Tairex Agent Hospital
- Industry: Medical
- Founded: 2024
- Founder: Liu Yang
- Headquarters: Wuxi, Jiangsu, China
- Area served: China
- Parent: Tsinghua University
- Website: doctor.tairex.cn

= Tairex Agent Hospital =

Chinese virtual healthcare system

Tairex Agent Hospital (紫荊AI醫院 (Zǐjīng AI yīyuàn)) is a virtual healthcare system developed by Tairex (紫荊智康 (Zǐjīng zhìkāng)), a Wuxi-based Chinese research company established in September 2024 that incubated by Institute for AI Industry Research of Tsinghua University. Initiated by Liu Yang, a professor in the university's Computer Science Department, Tairex Agent Hospital is aiming to support healthcare services through online systems, promote a balanced distribution of medical resources, and provide high-quality medical services to users worldwide. The system has 42 artificial intelligence doctors, covering 21 clinical departments, supporting the diagnosis of more than 1,000 diseases.

== History ==
Wuxi Tairex Technology Co. Ltd. was established in September 2024 under Tsinghua University’s Institute for Al Industry Research. Based in Wuxi, Jiangsu, the company primarily focuses on the research, development, and large-scale application in virtual medical system. On June 30, 2025, the company released an intelligent healthcare system called Agent Hospital 1, based on a large language model, and collaborations have been confirmed with medical institutions in regions such as Beijing, Jiangsu, and Guangxi.
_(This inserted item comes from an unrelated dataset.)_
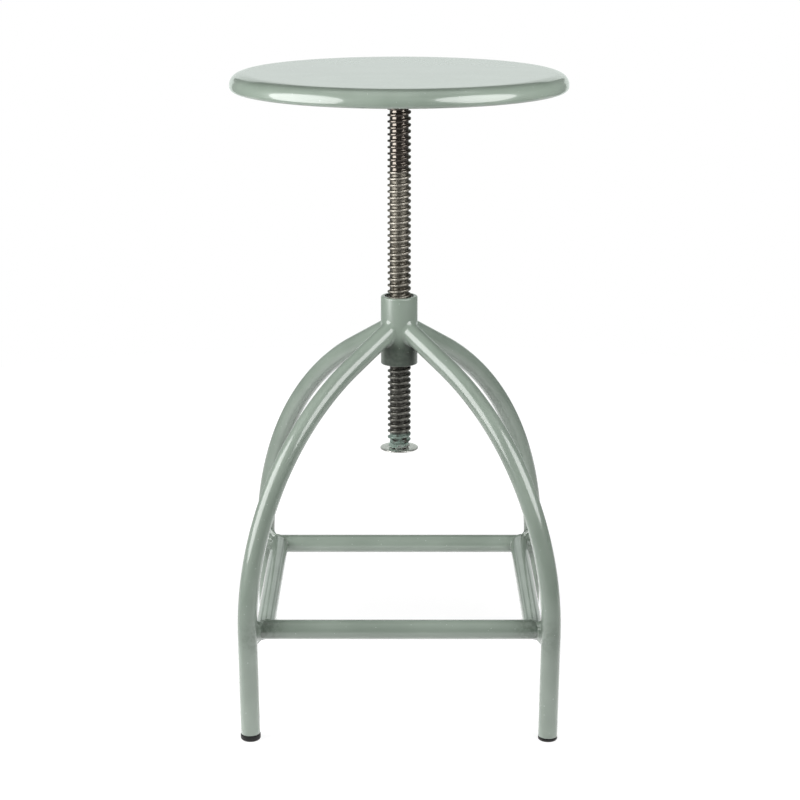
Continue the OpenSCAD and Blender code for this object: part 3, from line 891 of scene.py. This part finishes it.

The project is initiated by Liu Yang, a professor in the university's Computer Science Department, and also the executive dean of the institute. The first human patient of the system was accepted in an internal test in July 2025.

In November 2025, it announced the completion of nearly RMB 100 million in angel round, which will be used for the research and development of its core product, Tairex Agent Hospital system—an intelligent agent‑centric virtual healthcare world where doctors, nurses, and patients are all driven by artificial intelligence based on large language models. The system simulates the entire healthcare process—from patient registration and consultation to examination, diagnosis, treatment, and follow-up—and can interact autonomously to enhance disease diagnosis and treatment capabilities and efficiency.

Until the end of 2025, Tairex Agent Hospital has created a database of over 500,000 AI patient cases covering different regions, age groups and disease types. Through continuous learning from large-scale case data, it simulates how human doctors accumulate experience and improve diagnostic accuracy in clinical practice. The system currently covers 21 clinical departments, including emergency medicine, thoracic medicine, pediatrics, dermatology and cardiology. With 42 AI doctors, the system can treat 10,000 patients within just a few days and have achieved an accuracy rate over 96% on the MedQA medical question-answering dataset, supporting diagnosis across more than 1,000 disease types.